> TASK DETAILS
From the listing below, pull each line that includes "joints".

┌──

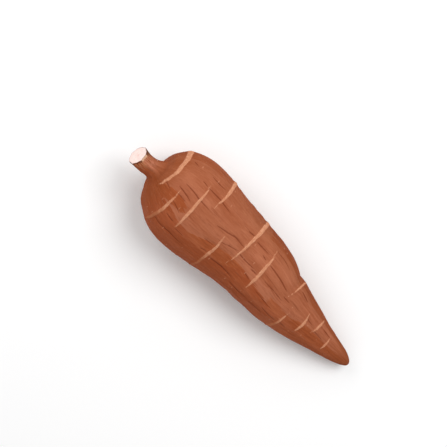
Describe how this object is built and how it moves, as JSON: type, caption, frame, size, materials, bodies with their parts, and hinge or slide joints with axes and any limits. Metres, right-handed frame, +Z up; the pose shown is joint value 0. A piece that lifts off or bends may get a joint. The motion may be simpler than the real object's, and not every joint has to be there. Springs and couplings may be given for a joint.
{
  "type": "cassava root",
  "caption": "Whole cassava root, trimmed from its stem: a short cut neck, a round shoulder and a fat banded body that tapers to a blunt tip.",
  "frame": {"origin": "centre of the base of the bounding box, on the surface that the root lies on", "axes": "+X along the root from the cut neck to the tip, +Z up as it lies, +Y across it"},
  "size_m": [0.2964, 0.0894, 0.0831],
  "materials": {
    "bark": "dry reddish brown bark with raised tan corky bands, fine dark creases, and a pale pink cut at the neck"
  },
  "bodies": {
    "root": {"cassava_root": "bark"}
  },
  "joints": []
}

└──

> SOLUTION TO THIS EXERCISE
Describe how this object is built and how it moves, as JSON: type, caption, frame, size, materials, bodies with their parts, and hinge or slide joints with axes and any limits. Metres, right-handed frame, +Z up; the pose shown is joint value 0. A piece that lifts off or bends may get a joint. The motion may be simpler than the real object's, and not every joint has to be there. Springs and couplings may be given for a joint.
  "joints": []